Picture this: you’ve booked a stand at a conference and you’re super keen to wear a shirt branded with your company’s logo. You find a supplier, customise the shirt on the website, and you’re all set to check out and receive your goods. But then, a product bundle offer catches your eye. It’s complete with a branded shirt, jacket AND a badge, so you compare the cost of this package to the individual shirt. That’s when you appreciate the value of the bundle. You’ve still got the choice to buy the shirt separately, but who doesn’t love a good deal?

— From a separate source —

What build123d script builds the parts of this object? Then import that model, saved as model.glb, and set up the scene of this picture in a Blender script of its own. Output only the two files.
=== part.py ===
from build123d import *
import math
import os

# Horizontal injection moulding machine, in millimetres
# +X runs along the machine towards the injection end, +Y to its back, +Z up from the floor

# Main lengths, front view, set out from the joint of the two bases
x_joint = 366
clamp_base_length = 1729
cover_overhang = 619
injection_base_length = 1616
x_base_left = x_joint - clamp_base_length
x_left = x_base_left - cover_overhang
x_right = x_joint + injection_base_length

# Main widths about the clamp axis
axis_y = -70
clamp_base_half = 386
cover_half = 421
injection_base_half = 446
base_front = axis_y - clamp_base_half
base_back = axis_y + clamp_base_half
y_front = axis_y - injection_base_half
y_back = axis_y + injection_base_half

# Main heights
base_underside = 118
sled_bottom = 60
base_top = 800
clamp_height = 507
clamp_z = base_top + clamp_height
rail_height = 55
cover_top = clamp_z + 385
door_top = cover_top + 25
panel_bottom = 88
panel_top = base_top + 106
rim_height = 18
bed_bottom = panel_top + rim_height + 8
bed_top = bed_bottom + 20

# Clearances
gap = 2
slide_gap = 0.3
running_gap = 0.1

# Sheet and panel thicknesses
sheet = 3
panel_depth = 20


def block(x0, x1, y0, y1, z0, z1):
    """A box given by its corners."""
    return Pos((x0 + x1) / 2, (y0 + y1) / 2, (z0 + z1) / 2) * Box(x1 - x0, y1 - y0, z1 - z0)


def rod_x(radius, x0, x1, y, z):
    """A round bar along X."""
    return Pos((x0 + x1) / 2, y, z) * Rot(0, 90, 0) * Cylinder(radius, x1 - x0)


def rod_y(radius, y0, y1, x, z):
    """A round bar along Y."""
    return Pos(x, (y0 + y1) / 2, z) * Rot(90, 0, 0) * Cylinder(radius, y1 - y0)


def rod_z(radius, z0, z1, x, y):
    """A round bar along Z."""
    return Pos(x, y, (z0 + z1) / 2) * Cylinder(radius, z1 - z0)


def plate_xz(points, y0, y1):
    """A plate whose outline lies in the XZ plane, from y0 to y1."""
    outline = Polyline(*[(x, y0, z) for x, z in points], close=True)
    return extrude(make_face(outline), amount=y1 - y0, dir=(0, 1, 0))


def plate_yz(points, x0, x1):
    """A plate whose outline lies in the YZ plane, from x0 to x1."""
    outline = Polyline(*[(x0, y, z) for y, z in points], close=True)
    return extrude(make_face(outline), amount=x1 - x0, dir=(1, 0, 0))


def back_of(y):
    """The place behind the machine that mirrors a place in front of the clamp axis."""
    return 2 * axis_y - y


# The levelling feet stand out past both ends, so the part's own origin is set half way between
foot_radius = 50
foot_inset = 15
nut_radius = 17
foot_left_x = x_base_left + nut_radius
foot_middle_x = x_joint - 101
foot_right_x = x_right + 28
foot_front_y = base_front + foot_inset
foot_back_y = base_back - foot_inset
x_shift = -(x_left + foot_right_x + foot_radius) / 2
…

A mixed bundle represents an alternative for your more price-driven customer (most likely at a discount) which serves as a way to increase demand. Plus, your customers get the freedom to make the buying decision themselves.

But there’s some bad news.

Bundling could backfire on individual products

But there’s more to mixed bundling. Sometimes, this pricing strategy can have a counterproductive effect. Imagine you’re selling an office desk and chair separately, but also as a discounted bundle. More chairs might be sold through the bundle than on its own – and this doesn’t bode well for increasing the chair’s profit.

A less attractive offer for customers

Unfortunately, the mixed bundle you thoughtfully put together might be viewed as less attractive than its more pricey, individual components. Sometimes, stacking extra features on top of an already compelling offer could ‘cheapen’ the bundle in the eyes of your customer. For example, when a more expensive item is bundled with a less expensive one, your customers might perceive the overall bundle as less expensive, affecting their willingness to purchase it.

Now, what about you?

Think about the products and services you offer. Could you effectively combine them to deliver a compelling offer to your customers? Would product bundling help you to increase the value of your sales? And remember – if you’re using Salesforce, product bundling can only be achieved with a CPQ.

If you find these bundle pricing strategies useful, work out which one of them could empower your sales team to sell more and – more importantly – make more.